====== WORKING DATA ======

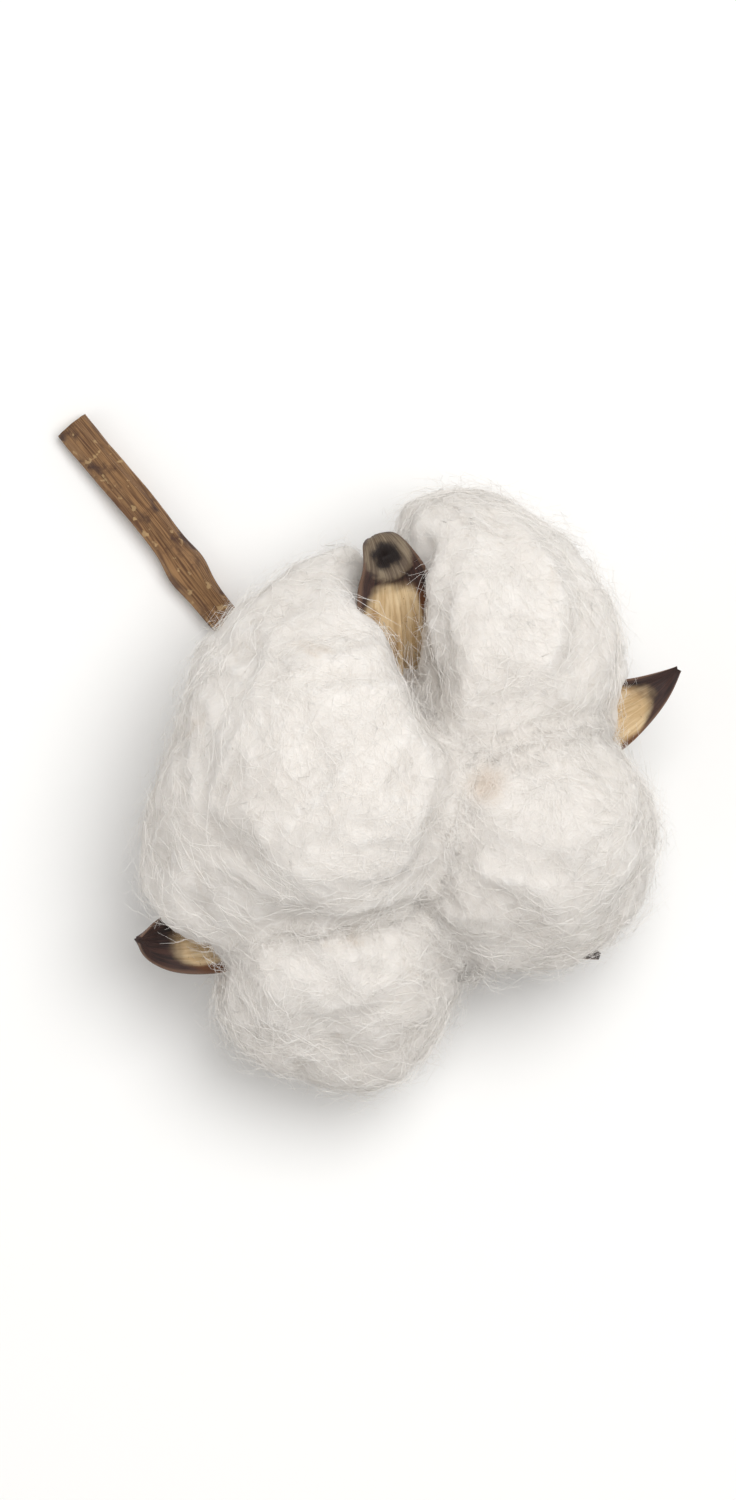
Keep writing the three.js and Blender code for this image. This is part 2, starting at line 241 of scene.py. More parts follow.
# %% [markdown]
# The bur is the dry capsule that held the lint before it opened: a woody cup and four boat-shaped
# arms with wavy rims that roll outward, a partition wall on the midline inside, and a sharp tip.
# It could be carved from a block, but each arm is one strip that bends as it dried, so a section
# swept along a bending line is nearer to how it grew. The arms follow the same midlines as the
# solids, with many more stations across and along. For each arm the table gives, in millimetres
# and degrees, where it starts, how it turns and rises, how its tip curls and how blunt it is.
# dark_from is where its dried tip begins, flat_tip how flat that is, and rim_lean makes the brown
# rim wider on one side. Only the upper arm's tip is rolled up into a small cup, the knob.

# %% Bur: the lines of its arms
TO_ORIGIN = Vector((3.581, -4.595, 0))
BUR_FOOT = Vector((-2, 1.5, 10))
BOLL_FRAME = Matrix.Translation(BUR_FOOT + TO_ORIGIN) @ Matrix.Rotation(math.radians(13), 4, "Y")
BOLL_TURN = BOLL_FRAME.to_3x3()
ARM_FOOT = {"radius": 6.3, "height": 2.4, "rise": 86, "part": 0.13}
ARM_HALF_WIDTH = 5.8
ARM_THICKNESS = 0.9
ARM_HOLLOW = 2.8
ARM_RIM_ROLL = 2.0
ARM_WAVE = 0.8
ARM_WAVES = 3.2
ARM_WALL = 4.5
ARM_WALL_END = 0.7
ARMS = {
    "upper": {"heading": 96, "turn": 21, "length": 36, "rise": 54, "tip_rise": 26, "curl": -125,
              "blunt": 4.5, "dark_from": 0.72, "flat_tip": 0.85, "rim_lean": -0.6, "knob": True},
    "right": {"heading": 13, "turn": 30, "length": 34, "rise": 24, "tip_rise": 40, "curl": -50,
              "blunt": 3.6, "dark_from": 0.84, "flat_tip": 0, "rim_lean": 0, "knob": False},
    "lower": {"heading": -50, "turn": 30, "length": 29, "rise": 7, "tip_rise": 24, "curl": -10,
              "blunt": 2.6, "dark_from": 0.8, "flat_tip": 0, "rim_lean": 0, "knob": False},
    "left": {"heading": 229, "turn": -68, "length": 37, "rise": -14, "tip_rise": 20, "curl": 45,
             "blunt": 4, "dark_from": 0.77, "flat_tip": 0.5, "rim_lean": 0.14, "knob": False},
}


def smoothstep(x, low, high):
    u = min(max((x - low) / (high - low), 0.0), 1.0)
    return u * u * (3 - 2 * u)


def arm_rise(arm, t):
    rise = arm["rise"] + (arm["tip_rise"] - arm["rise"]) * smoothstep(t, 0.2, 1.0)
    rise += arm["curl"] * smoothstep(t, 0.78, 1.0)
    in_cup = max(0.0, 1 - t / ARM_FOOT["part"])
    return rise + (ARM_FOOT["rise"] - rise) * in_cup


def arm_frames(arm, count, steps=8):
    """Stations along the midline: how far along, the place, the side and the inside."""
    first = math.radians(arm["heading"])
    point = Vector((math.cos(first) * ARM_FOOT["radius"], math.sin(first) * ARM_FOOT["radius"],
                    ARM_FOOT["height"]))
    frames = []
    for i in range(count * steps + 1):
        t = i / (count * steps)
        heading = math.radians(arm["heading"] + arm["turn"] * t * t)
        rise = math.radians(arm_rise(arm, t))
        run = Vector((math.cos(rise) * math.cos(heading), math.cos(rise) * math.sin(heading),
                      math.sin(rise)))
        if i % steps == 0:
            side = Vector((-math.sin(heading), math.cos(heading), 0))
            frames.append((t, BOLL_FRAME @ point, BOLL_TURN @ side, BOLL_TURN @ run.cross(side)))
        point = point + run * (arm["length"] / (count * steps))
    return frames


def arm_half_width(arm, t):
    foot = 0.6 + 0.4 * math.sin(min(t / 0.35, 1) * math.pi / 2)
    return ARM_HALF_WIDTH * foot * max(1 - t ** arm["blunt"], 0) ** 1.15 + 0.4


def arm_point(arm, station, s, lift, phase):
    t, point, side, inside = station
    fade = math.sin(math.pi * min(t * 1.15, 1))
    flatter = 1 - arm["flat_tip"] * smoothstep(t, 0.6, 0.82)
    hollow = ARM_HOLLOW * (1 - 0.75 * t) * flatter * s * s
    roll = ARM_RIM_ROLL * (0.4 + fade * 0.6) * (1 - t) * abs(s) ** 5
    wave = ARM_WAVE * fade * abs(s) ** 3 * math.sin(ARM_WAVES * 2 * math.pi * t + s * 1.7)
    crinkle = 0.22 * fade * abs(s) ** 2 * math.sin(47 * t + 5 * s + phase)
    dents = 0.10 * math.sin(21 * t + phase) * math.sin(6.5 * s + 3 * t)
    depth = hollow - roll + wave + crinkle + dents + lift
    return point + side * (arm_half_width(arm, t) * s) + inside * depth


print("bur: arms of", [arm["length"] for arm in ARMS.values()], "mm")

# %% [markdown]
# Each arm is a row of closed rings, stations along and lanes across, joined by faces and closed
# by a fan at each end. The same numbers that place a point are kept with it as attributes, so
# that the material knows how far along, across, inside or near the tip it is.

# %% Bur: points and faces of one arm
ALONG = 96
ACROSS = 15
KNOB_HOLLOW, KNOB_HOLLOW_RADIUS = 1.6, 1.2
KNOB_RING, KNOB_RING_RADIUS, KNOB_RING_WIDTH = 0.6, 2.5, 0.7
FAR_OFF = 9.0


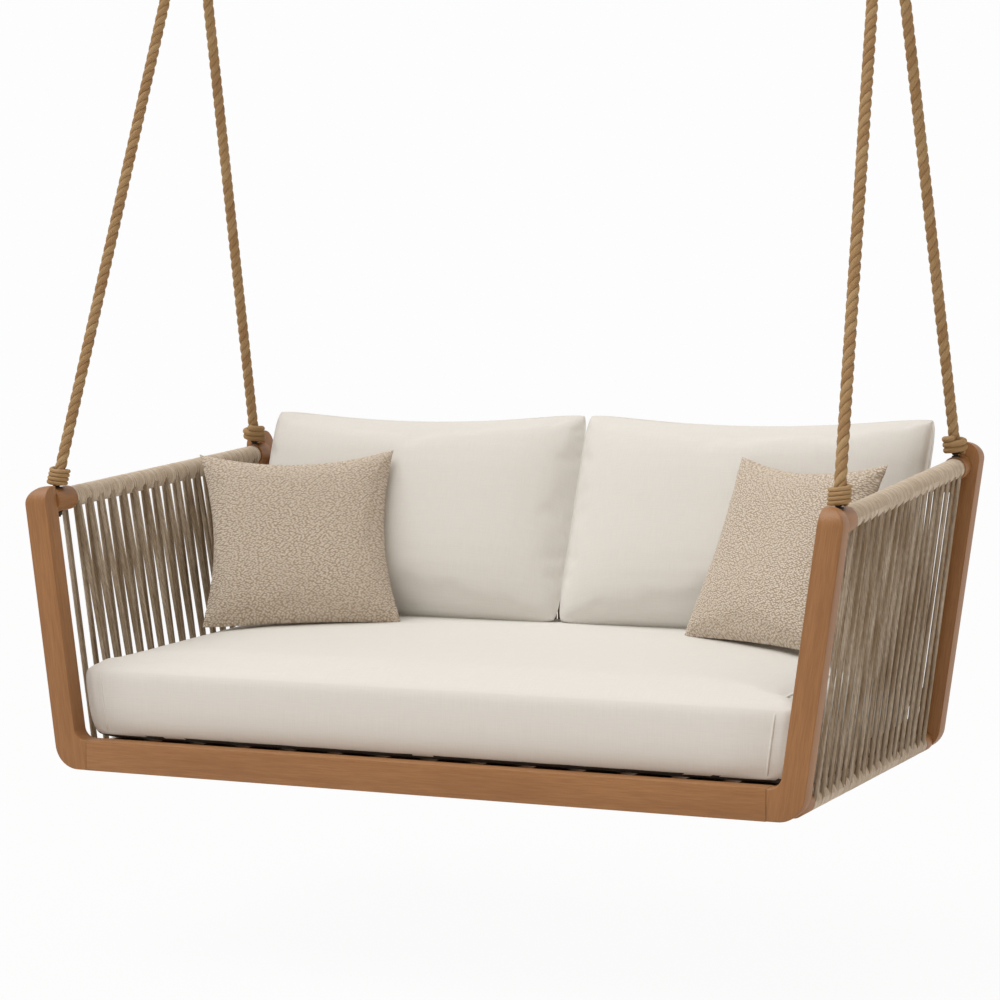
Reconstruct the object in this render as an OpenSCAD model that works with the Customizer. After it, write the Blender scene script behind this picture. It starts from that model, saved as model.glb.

======

▶ [EXERCISE DIRECTIONS] The entries above must be returned in full, exactly as shown.

▶ [PROBLEM SOLUTION]
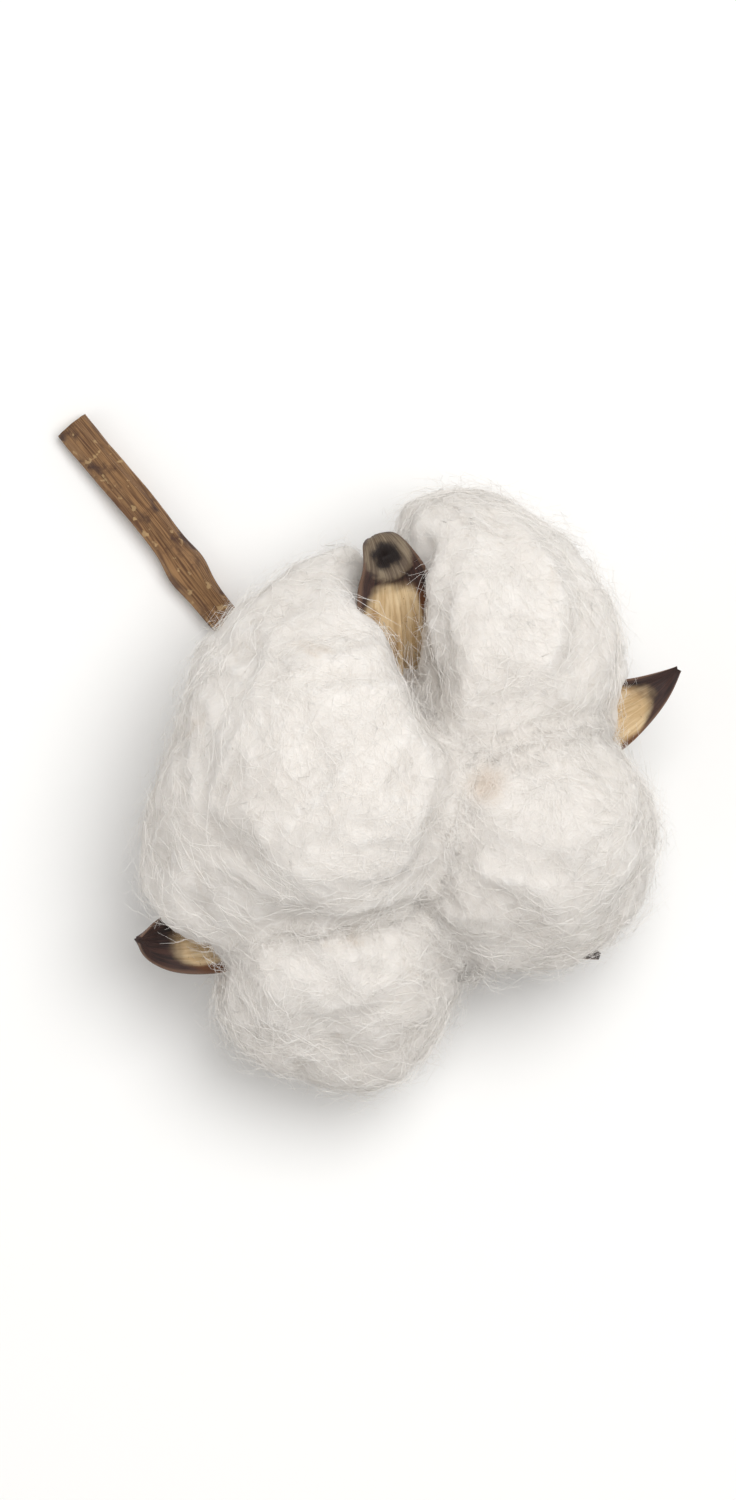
Keep writing the three.js and Blender code for this image. This is part 2, starting at line 241 of scene.py. More parts follow.
# %% [markdown]
# The bur is the dry capsule that held the lint before it opened: a woody cup and four boat-shaped
# arms with wavy rims that roll outward, a partition wall on the midline inside, and a sharp tip.
# It could be carved from a block, but each arm is one strip that bends as it dried, so a section
# swept along a bending line is nearer to how it grew. The arms follow the same midlines as the
# solids, with many more stations across and along. For each arm the table gives, in millimetres
# and degrees, where it starts, how it turns and rises, how its tip curls and how blunt it is.
# dark_from is where its dried tip begins, flat_tip how flat that is, and rim_lean makes the brown
# rim wider on one side. Only the upper arm's tip is rolled up into a small cup, the knob.

# %% Bur: the lines of its arms
TO_ORIGIN = Vector((3.581, -4.595, 0))
BUR_FOOT = Vector((-2, 1.5, 10))
BOLL_FRAME = Matrix.Translation(BUR_FOOT + TO_ORIGIN) @ Matrix.Rotation(math.radians(13), 4, "Y")
BOLL_TURN = BOLL_FRAME.to_3x3()
ARM_FOOT = {"radius": 6.3, "height": 2.4, "rise": 86, "part": 0.13}
ARM_HALF_WIDTH = 5.8
ARM_THICKNESS = 0.9
ARM_HOLLOW = 2.8
ARM_RIM_ROLL = 2.0
ARM_WAVE = 0.8
ARM_WAVES = 3.2
ARM_WALL = 4.5
ARM_WALL_END = 0.7
ARMS = {
    "upper": {"heading": 96, "turn": 21, "length": 36, "rise": 54, "tip_rise": 26, "curl": -125,
              "blunt": 4.5, "dark_from": 0.72, "flat_tip": 0.85, "rim_lean": -0.6, "knob": True},
    "right": {"heading": 13, "turn": 30, "length": 34, "rise": 24, "tip_rise": 40, "curl": -50,
              "blunt": 3.6, "dark_from": 0.84, "flat_tip": 0, "rim_lean": 0, "knob": False},
    "lower": {"heading": -50, "turn": 30, "length": 29, "rise": 7, "tip_rise": 24, "curl": -10,
              "blunt": 2.6, "dark_from": 0.8, "flat_tip": 0, "rim_lean": 0, "knob": False},
    "left": {"heading": 229, "turn": -68, "length": 37, "rise": -14, "tip_rise": 20, "curl": 45,
             "blunt": 4, "dark_from": 0.77, "flat_tip": 0.5, "rim_lean": 0.14, "knob": False},
}


def smoothstep(x, low, high):
    u = min(max((x - low) / (high - low), 0.0), 1.0)
    return u * u * (3 - 2 * u)


def arm_rise(arm, t):
    rise = arm["rise"] + (arm["tip_rise"] - arm["rise"]) * smoothstep(t, 0.2, 1.0)
    rise += arm["curl"] * smoothstep(t, 0.78, 1.0)
    in_cup = max(0.0, 1 - t / ARM_FOOT["part"])
    return rise + (ARM_FOOT["rise"] - rise) * in_cup


def arm_frames(arm, count, steps=8):
    """Stations along the midline: how far along, the place, the side and the inside."""
    first = math.radians(arm["heading"])
    point = Vector((math.cos(first) * ARM_FOOT["radius"], math.sin(first) * ARM_FOOT["radius"],
                    ARM_FOOT["height"]))
    frames = []
    for i in range(count * steps + 1):
        t = i / (count * steps)
        heading = math.radians(arm["heading"] + arm["turn"] * t * t)
        rise = math.radians(arm_rise(arm, t))
        run = Vector((math.cos(rise) * math.cos(heading), math.cos(rise) * math.sin(heading),
                      math.sin(rise)))
        if i % steps == 0:
            side = Vector((-math.sin(heading), math.cos(heading), 0))
            frames.append((t, BOLL_FRAME @ point, BOLL_TURN @ side, BOLL_TURN @ run.cross(side)))
        point = point + run * (arm["length"] / (count * steps))
    return frames


def arm_half_width(arm, t):
    foot = 0.6 + 0.4 * math.sin(min(t / 0.35, 1) * math.pi / 2)
    return ARM_HALF_WIDTH * foot * max(1 - t ** arm["blunt"], 0) ** 1.15 + 0.4


def arm_point(arm, station, s, lift, phase):
    t, point, side, inside = station
    fade = math.sin(math.pi * min(t * 1.15, 1))
    flatter = 1 - arm["flat_tip"] * smoothstep(t, 0.6, 0.82)
    hollow = ARM_HOLLOW * (1 - 0.75 * t) * flatter * s * s
    roll = ARM_RIM_ROLL * (0.4 + fade * 0.6) * (1 - t) * abs(s) ** 5
    wave = ARM_WAVE * fade * abs(s) ** 3 * math.sin(ARM_WAVES * 2 * math.pi * t + s * 1.7)
    crinkle = 0.22 * fade * abs(s) ** 2 * math.sin(47 * t + 5 * s + phase)
    dents = 0.10 * math.sin(21 * t + phase) * math.sin(6.5 * s + 3 * t)
    depth = hollow - roll + wave + crinkle + dents + lift
    return point + side * (arm_half_width(arm, t) * s) + inside * depth


print("bur: arms of", [arm["length"] for arm in ARMS.values()], "mm")

# %% [markdown]
# Each arm is a row of closed rings, stations along and lanes across, joined by faces and closed
# by a fan at each end. The same numbers that place a point are kept with it as attributes, so
# that the material knows how far along, across, inside or near the tip it is.

# %% Bur: points and faces of one arm
ALONG = 96
ACROSS = 15
KNOB_HOLLOW, KNOB_HOLLOW_RADIUS = 1.6, 1.2
KNOB_RING, KNOB_RING_RADIUS, KNOB_RING_WIDTH = 0.6, 2.5, 0.7
FAR_OFF = 9.0


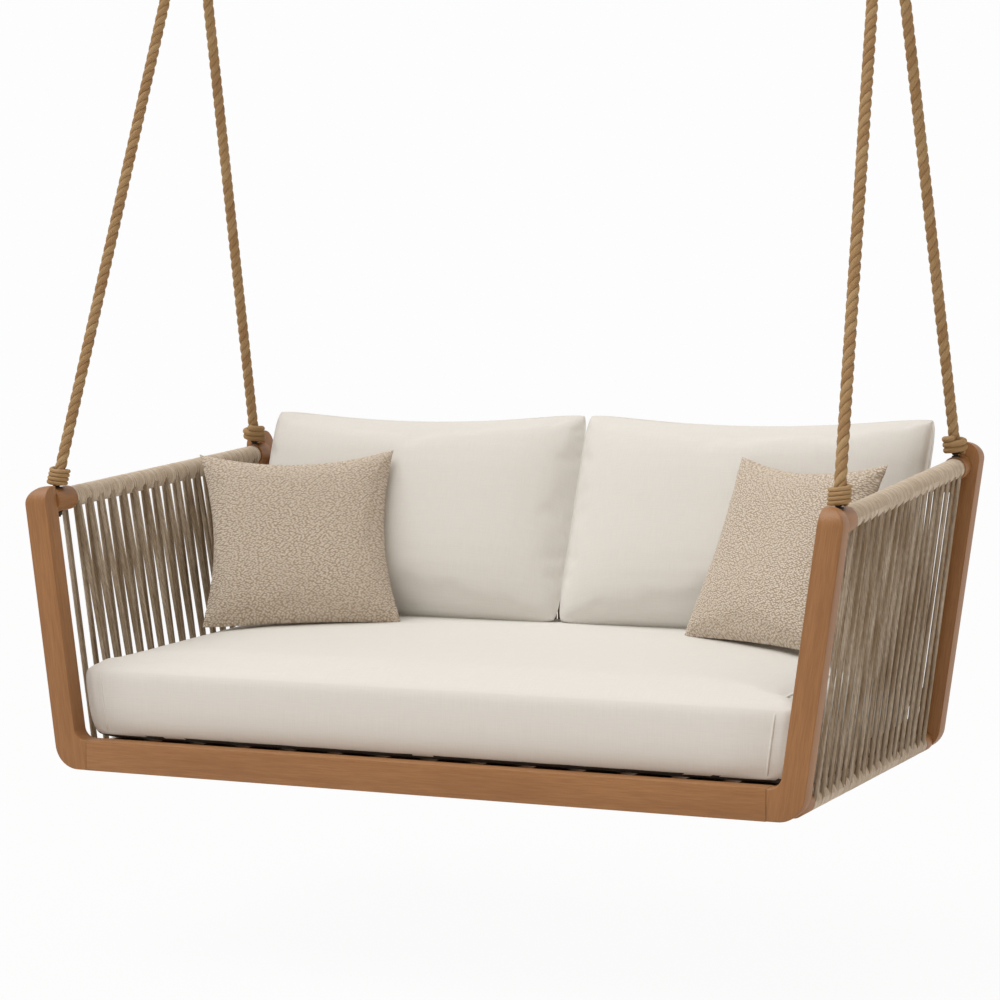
Reconstruct the object in this render as an OpenSCAD model that works with the Customizer. After it, write the Blender scene script behind this picture. It starts from that model, saved as model.glb.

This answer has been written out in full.